At the same time, artists have to survive in a world that treats art as a luxury rather than a necessity, even though people incorporate art into their lives every day without recognizing it as such. Most people buy art with disposable income, and they often see it as an optional purchase, whereas artists rarely do. This is one of the contradictions of being an artist in a capitalist society. We are told that art is essential to culture, yet the market treats it as optional. We are told that creativity shapes the world, yet the economic structures that shape our survival are indifferent to that truth. Artists do not have to agree with these forces to be affected by them. We are tied to them whether we want to be or not, pulled into the inevitable cycles of wealth, taste, and market confidence that determine who buys and who hesitates, who supports and who disappears. It does not feel good, but learning how these forces move at least allows us to navigate them with our eyes open.
The structure itself is tilted toward collectors, dealers, and institutions. It is not designed to support artists. But artists who understand the language of the market can sometimes turn that knowledge into a form of protection. Scarcity, visibility, community, and narrative are all tools that shape value. Artists do not need to mimic these strategies. They only need to understand how these tools are used and how they circulate. In a better world, the entire system would be questioned and rebuilt. Literacy is one of the few defenses artists have while that world remains unrealized.
Performative Support
The performance of support extends far beyond the auction room. Museums often present acquisitions as gestures of generosity toward artists, when in reality it is the artist who lends legitimacy to the museum. The language is always the same. The acquisition is framed as a milestone or an honor, but the truth is simpler. Institutions rely on artists to produce the cultural meaning they then claim to protect. Without artists, museums are storage. With artists, they become authorities. The imbalance is obvious once you see it.
Philanthropic culture reinforces the same pattern. Institutions ask artists to donate work, sometimes before ever engaging with them in any meaningful way. The ask arrives without context, yet the expectation is gratitude. The labor, time, and material investment behind the work is taken for granted. And collectors often imagine that acquiring a work once is enough to establish a relationship of care, but too many treat acquisition as a strategy rather than a commitment.
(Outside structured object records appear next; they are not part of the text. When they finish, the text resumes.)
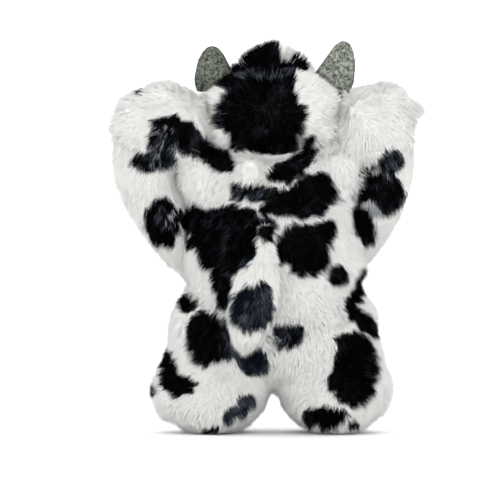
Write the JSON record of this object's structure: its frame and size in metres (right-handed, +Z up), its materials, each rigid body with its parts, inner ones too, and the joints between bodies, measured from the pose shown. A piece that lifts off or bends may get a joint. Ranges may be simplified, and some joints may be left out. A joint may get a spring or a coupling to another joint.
{
  "type": "plush cow",
  "caption": "Upright plush cow in white and black faux fur, with grey felt horns, a tufted forelock, bent arms whose paws meet in front, padded feet and a teardrop tail.",
  "frame": {"origin": "on the floor, under the middle of the toy's box", "axes": "+Z up; +Y the way the toy faces; +X the toy's right as seen from behind"},
  "size_m": [0.2776, 0.208, 0.3552],
  "materials": {
    "white_and_black_fur": "long faux fur with a cow print",
    "black_fur": "long faux fur",
    "muzzle_plush": "short plush",
    "grey_felt": "heather felt",
    "fibre_filling": "loose fibre",
    "pellet_bag_cloth": "plain cloth",
    "black_eye": "gloss",
    "washer_plastic": "matte",
    "dark_thread": "matte thread"
  },
  "bodies": {
    "torso": {"torso_skin": "white_and_black_fur", "torso_filling": "fibre_filling"},
    "head": {"head_skin": "white_and_black_fur", "head_filling": "fibre_filling", "muzzle_skin": "muzzle_plush", "muzzle_filling": "fibre_filling", "mouth_stitch": "dark_thread", "forelock": "black_fur", "nostril_left": "dark_thread", "eye_left": "black_eye", "eye_washer_left": "washer_plastic", "ear_left": "white_and_black_fur", "horn_left": "grey_felt", "horn_left_filling": "fibre_filling", "nostril_right": "dark_thread", "eye_right": "black_eye", "eye_washer_right": "washer_plastic", "ear_right": "white_and_black_fur", "horn_right": "grey_felt", "horn_right_filling": "fibre_filling"},
    "tail": {"tail_skin": "white_and_black_fur", "tail_filling": "fibre_filling"},
    "arm_left": {"upper_arm_left_skin": "white_and_black_fur", "upper_arm_left_filling": "fibre_filling"},
    "forearm_left": {"forearm_left_skin": "white_and_black_fur", "forearm_left_filling": "fibre_filling"},
    "leg_left": {"leg_left_skin": "white_and_black_fur", "leg_left_filling": "fibre_filling", "foot_pellet_bag_left": "pellet_bag_cloth"},
    "arm_right": {"upper_arm_right_skin": "white_and_black_fur", "upper_arm_right_filling": "fibre_filling"},
    "forearm_right": {"forearm_right_skin": "white_and_black_fur", "forearm_right_filling": "fibre_filling"},
    "leg_right": {"leg_right_skin": "white_and_black_fur", "leg_right_filling": "fibre_filling", "foot_pellet_bag_right": "pellet_bag_cloth"}
  },
  "joints": [
    {"name": "neck_turn", "type": "hinge", "parent": "torso", "child": "head", "pos_m": [0.00896, -0.00292, 0.252], "axis": [0, 0, 1], "range_deg": [-10, 10]},
    {"name": "shoulder_left", "type": "hinge", "parent": "torso", "child": "arm_left", "pos_m": [-0.05304, -0.01092, 0.236], "axis": [1, 0, 0], "range_deg": [0, 25]},
    {"name": "elbow_left", "type": "hinge", "parent": "arm_left", "child": "forearm_left", "pos_m": [-0.10804, -0.01092, 0.252], "axis": [1, 0, 0], "range_deg": [0, 30]},
    {"name": "shoulder_right", "type": "hinge", "parent": "torso", "child": "arm_right", "pos_m": [0.07096, -0.01092, 0.236], "axis": [1, 0, 0], "range_deg": [0, 25]},
    {"name": "elbow_right", "type": "hinge", "parent": "arm_right", "child": "forearm_right", "pos_m": [0.10796, -0.01092, 0.252], "axis": [1, 0, 0], "range_deg": [0, 30]},
    {"name": "hip_left", "type": "hinge", "parent": "torso", "child": "leg_left", "pos_m": [0.00896, -0.01092, 0.085], "axis": [1, 0, 0], "range_deg": [-12, 30]},
    {"name": "hip_right", "type": "hinge", "parent": "torso", "child": "leg_right", "pos_m": [0.00896, -0.01092, 0.085], "axis": [1, 0, 0], "range_deg": [-12, 30]},
    {"name": "tail_swing", "type": "hinge", "parent": "torso", "child": "tail", "pos_m": [0.00096, -0.07092, 0.182], "axis": [1, 0, 0], "range_deg": [-70, 0]}
  ]
}
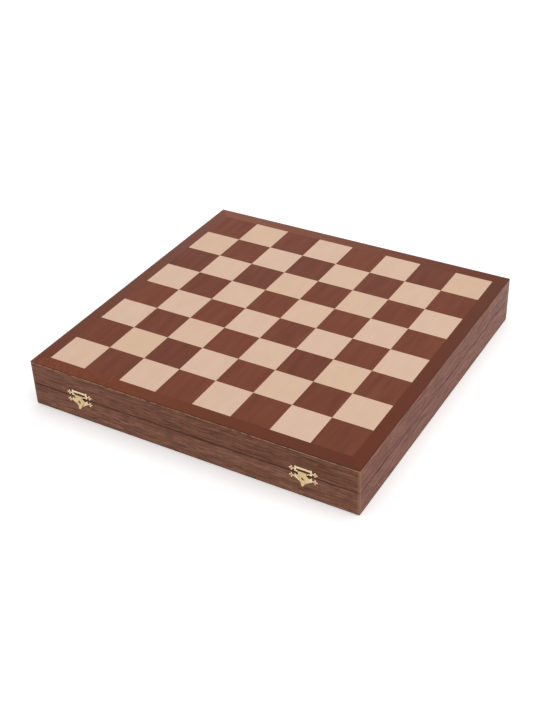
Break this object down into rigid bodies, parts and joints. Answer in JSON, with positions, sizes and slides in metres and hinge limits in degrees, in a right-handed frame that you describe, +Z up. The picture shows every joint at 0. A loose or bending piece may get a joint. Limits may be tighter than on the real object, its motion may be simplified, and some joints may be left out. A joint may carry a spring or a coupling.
{
  "type": "chess set",
  "caption": "Square hinged wooden case whose lid is a chessboard, with two brass hasp latches and the chessmen lying in flocked trays inside.",
  "frame": {"origin": "middle of the underside of the case", "axes": "+Z up out of the playing surface, +X to the right along the front with the latches, +Y to the back with the hinges"},
  "size_m": [0.348, 0.3553, 0.049],
  "materials": {
    "walnut_veneer": "satin",
    "mahogany_veneer": "satin",
    "maple_veneer": "satin",
    "plywood": "matte",
    "felt": "matte",
    "flocked_foam": "matte",
    "brass": "polished",
    "boxwood": "satin",
    "stained_boxwood": "satin"
  },
  "bodies": {
    "base": {"base_rail_front": "walnut_veneer", "base_rail_right": "walnut_veneer", "base_rail_back": "walnut_veneer", "base_rail_left": "walnut_veneer", "base_panel": "plywood", "white_tray": "flocked_foam", "black_tray": "flocked_foam", "catch_plate_left": "brass", "catch_plate_right": "brass", "catch_nails": "brass", "base_hinge_leaf_left": "brass", "base_hinge_leaf_right": "brass", "hinge_pin_left": "brass", "hinge_pin_right": "brass", "base_hinge_screws": "brass", "white_pawns": "boxwood", "white_rooks": "boxwood", "white_knights": "boxwood", "white_bishops": "boxwood", "white_queen": "boxwood", "white_king": "boxwood", "black_pawns": "stained_boxwood", "black_rooks": "stained_boxwood", "black_knights": "stained_boxwood", "black_bishops": "stained_boxwood", "black_queen": "stained_boxwood", "black_king": "stained_boxwood"},
    "lid": {"lid_rail_front": "walnut_veneer", "lid_rail_right": "walnut_veneer", "lid_rail_back": "walnut_veneer", "lid_rail_left": "walnut_veneer", "lid_panel": "plywood", "lid_pad": "felt", "border_strip_front": "mahogany_veneer", "border_strip_right": "mahogany_veneer", "border_strip_back": "mahogany_veneer", "border_strip_left": "mahogany_veneer", "light_squares": "maple_veneer", "dark_squares": "mahogany_veneer", "lid_hinge_leaf_left": "brass", "lid_hinge_leaf_right": "brass", "lid_hinge_screws": "brass", "hasp_plate_left": "brass", "hasp_plate_right": "brass", "hasp_nails": "brass"},
    "flap_left": {"latch_flap_left": "brass"},
    "flap_right": {"latch_flap_right": "brass"}
  },
  "joints": [
    {"name": "lid_hinge", "type": "hinge", "parent": "base", "child": "lid", "pos_m": [0, 0.1763, 0.0245], "axis": [-1, 0, 0], "range_deg": [0, 180]},
    {"name": "left_latch", "type": "hinge", "parent": "lid", "child": "flap_left", "pos_m": [-0.118, -0.17545, 0.0268], "axis": [-1, 0, 0], "range_deg": [0, 165]},
    {"name": "right_latch", "type": "hinge", "parent": "lid", "child": "flap_right", "pos_m": [0.1205, -0.17545, 0.0268], "axis": [-1, 0, 0], "range_deg": [0, 165]}
  ]
}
They join boards, influence institutional priorities, and quietly use the language of stewardship to shape the future value of their holdings. The support is not always malicious, but it is rarely neutral.
Art fairs complete the cycle. The fair is a frenzy that galleries rely on to keep their spaces alive, even as the model strains them as much as it sustains them. A booth becomes a gamble. A sale becomes a lifeline. Galleries are tied to the system in ways that do not always serve them, yet they cannot step away from the performance because survival requires participation. Once the fair ends, the question becomes simple. What does support look like when the crowds leave? Who continues the relationship beyond the spectacle? Who disappears once the performance has ended?
All of this creates a culture in which artists are constantly asked to perform. They are asked to perform success, scarcity, charisma, expertise, and patience. They are asked to perform a sense of ease inside a system that undermines them at every turn. The fixation on spectacle harms the development of artistic careers. It discourages artists from spending time in the slow, unglamorous, contemplative parts of their practice. It privileges visibility and celebrity over depth. It privileges momentum over rigor. It turns artists into public figures before they have had the time to become themselves.
The racial dimensions of this phenomenon sit quietly beneath everything I have described. Black artists in particular know how quickly visibility can turn into spectacle and how often the market treats that visibility as a short-term opportunity instead of a long-term commitment. I wrote about this in my piece on manufacturing Black fatigue in this publication, the way the art world performs enthusiasm for Black artists while refusing to build structures that sustain them. Fred Moten reminds us that Black performance is always shadowed by consumption, and bell hooks wrote about how Black visual production is praised while the makers themselves are neglected. You do not have to look far to see how auctions repeat that logic. The market celebrates the image but rarely supports the life behind it. The spectacle grows, the person disappears, and the cycle continues.
This brings us back to last week’s evening sales. $2.2 billion is a breathtaking number. It is meant to be. It is intended to reassure collectors, institutions, the media, and the public that the system is intact, that value is stable, that art remains a reliable vessel for wealth. But a number that large has a way of flattening everything beneath it. It obscures the fact that the artists who make this world possible live in a very different economy, one shaped by rising costs, shrinking support, and constant pressure to perform value rather than receive it.
Imagining a healthier art world requires more than new rules or new policies. It requires a different understanding of what value looks like and who deserves to benefit from it. Resale royalties, wage shifting, mutual aid, community-centered models, and transparent relationships are part of that shift, but they are not the whole thing. What we need is a new imagination for how value moves, who it touches, and who it lifts.
The gavel falls. The room applauds. The ritual completes itself. But elsewhere, an artist is tending to the slow work that sustains them, the work that grows in the margins of time and energy. The market will do what the market does. It will perform its strength. It will insist on its own importance. But you do not need to believe that its rituals define your worth. Artists are the pulse that keeps this world alive. You make the objects that anchor memory, the images that hold history, the ideas that shape culture long after the headlines fade. As Miami’s spectacle rises, remember that the noise is temporary. The work is not. Your value does not come from the market. The market comes from you.